Château Mouton Rothschild
Château Mouton Rothschild

Photo Credit: Mathieu Anglada Saison d’Or

He says the theater correlation makes sense, in that his father was the late, great French actor Jacques Sereys. His great-grandfather was a playwright who had his own theater. Even his namesake grandfather had a connection in that he translated English plays into French. He himself has an air of theater about him. “You have to make people dream,” he insists. “And if you can’t, then forget about it. It’s the same as a spectator that goes to the theater: he goes to dream. Wine is the same. You have to make [people] travel, they have to go somewhere just by opening a bottle and by drinking your wine.”

I can take this figuratively, as intended, or literally; either option works when it applies to the beauty of Pauillac, highlighted by all those lush, grape-filled vines, and the lush, powerful Bordeaux wines made here.

But regardless of what you’re drinking or where you’re drinking it, Sereys de Rothschild knows this much to be true: “Wine is a great luxury, because it makes you share many things with other people.
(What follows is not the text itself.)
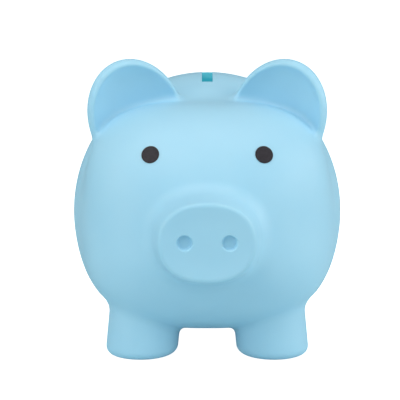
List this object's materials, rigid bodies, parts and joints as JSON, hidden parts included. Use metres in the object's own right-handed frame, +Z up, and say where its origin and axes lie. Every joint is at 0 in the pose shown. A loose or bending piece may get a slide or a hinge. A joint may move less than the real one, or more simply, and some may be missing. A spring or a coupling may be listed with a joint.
{
  "type": "piggy bank",
  "caption": "Hollow soft-vinyl pig money bank with leaf ears, round snout, stub legs, coin slot in the back and a pull-out belly stopper.",
  "frame": {"origin": "on the ground under the middle of the bank's bounding box", "axes": "+Z up, the pig looks along -Y, +X is the pig's own left side"},
  "size_m": [0.1072, 0.1299, 0.1141],
  "materials": {
    "body_shell": "semi-matte moulded soft vinyl, light blue",
    "eye_print_left": "matte printed ink, dark grey",
    "eye_print_right": "matte printed ink, dark grey",
    "belly_stopper": "natural milky soft plastic"
  },
  "bodies": {
    "bank": {"body_shell": "body_shell", "eye_print_left": "eye_print_left", "eye_print_right": "eye_print_right"},
    "stopper": {"belly_stopper": "belly_stopper"}
  },
  "joints": [
    {"name": "stopper_pull", "type": "slide", "parent": "bank", "child": "stopper", "axis": [0, 0, -1], "range_m": [0, 0.03], "stiffness_N_per_m": 600}
  ]
}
In a world where people spend more and more time alone in front of a screen, wine is probably one of the only things that pulls you away from it and makes you share what you otherwise wouldn’t. And for me, that’s an absolutely fundamental part of life. It’s part of who we are.”

While wine itself might be a luxury, one could easily argue that not wine, but iconic wine, is true luxury. And what is Château Mouton Rothschild if not that?

Sereys de Rothschild answers this simply. “We are working to make the most prestigious, incredible product on the planet. And we know this: the world wouldn’t be the same if Mouton wasn’t in it,” he says, eyes twinkling, with a cheeky smile.

So yes, agreed, Mouton is a luxury. But the greatest luxury? Philippe Sereys de Rothschild looks at me innocently, and smiles. “To sleep, no?”

And as we now know, he sleeps very well.